Andrew Naughtie9 April 2021 09:54
Gaetzgate gets deeper
Matt Gaetz, the Florida congressman embroiled in an ever-more-complicated sex scandal involving at least one underage girl, is “feeling very uncomfortable” – at least according to the lawyer representing his sometime associate Joel Greenberg, who faces federal child sex trafficking charges of his own.
As a 2019 video resurfaced showing Donald and Melania Trump meeting another key player in the scandal, Jason Pirozzolo, Mr Gaetz tweeted out a strange statement from “we, the women of Congressman Matt Gaetz’s Office”.
“Congressman Gaetz has always been a principled and morally grounded leader,” it read. “At no time has any one of us experienced or witnessed anything less than the utmost professionalism and respect. No hint of impropriety. No ounce of untruthfulness.”
Meanwhile, a former staffer to Bill Clinton has taken out a billboard targeting Mr Gaetz with an outrageous statement…
Andrew Naughtie9 April 2021 10:13
Tucker Carlson shares “replacement” theory and displays intimate Hunter Biden photos
It was a lurid night on Tucker Carlson’s Fox News show. The host crossed two particularly shocking lines, both showing lurid pictures ostensibly from Hunter Biden’s laptop – something that critics have compared to “revenge porn” – and approvingly discussing the “great replacement” theory, a white supremacist canard that claims left-wing Democrats are conspiring to demographically re-engineer the US by allowing in Latino people.
On the latter point, he drew a strange comparison with childhood.
“If you were in sixth grade, for example, and without telling you your parents adopted a bunch of new siblings, and gave them brand new bikes, and let them stay up late or helped them with their homework and gave them twice the allowance that they gave you, you would say to your siblings, ‘I think we’re being replaced by kids that our parents love more.’”
Andrew Naughtie9 April 2021 10:34
Joe Biden calls for “calm” as Northern Ireland violence continues
The White House has added its voice to the list of governments calling on unionists and loyalists in Northern Ireland to end the violence that has now been going on for several days.
“We are concerned by the violence in Northern Ireland,” said White House Press Secretary Jen Psaki yesterday, “wand we join the British, Irish, and Northern Irish leaders in their calls for calm.”
Andrew Naughtie9 April 2021 10:55
New Tennessee law goes easy on handgun owners
Amid the fanfare over Joe Biden’s new gun orders came a major legal change in Tennessee, whose governor signed into law a bill that allows most adults over 21 to carry handguns with few checks or requirements.

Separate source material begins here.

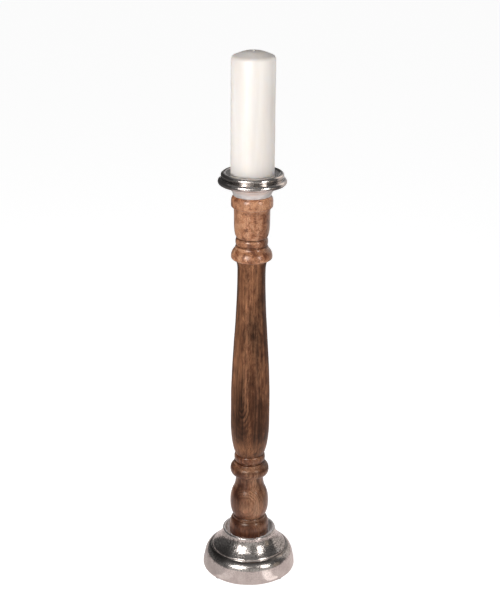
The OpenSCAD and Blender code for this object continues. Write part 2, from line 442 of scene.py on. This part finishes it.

Andrew Naughtie9 April 2021 11:15
Hunter Biden’s TV book tour continues
Explaining that he wrote the book “to humanise people suffering from addiction” and as “a love letter to the people that are loving someone that’s struggling with addiction. Because it’s so hard for them to understand why it is that their love just can’t get through”.
He and Mr Kimmel also found time to kick around the vicious criticism he’s taken from the Trump family – though Mr Biden insisted that “I don’t spend too much time thinking about them.”
Andrew Naughtie9 April 2021 11:35
Signs of movement in cases against Capitol insurrectionists
CNN reports that federal prosecutors have been given the go-ahead from the Department of Justice to negotiate plea bargains with defendants charged with taking part in the 6 January storming of the US Capitol.
There is so much evidence, including hours upon hours of video, that many of the cases aren’t thought to be disputable enough to take to trial.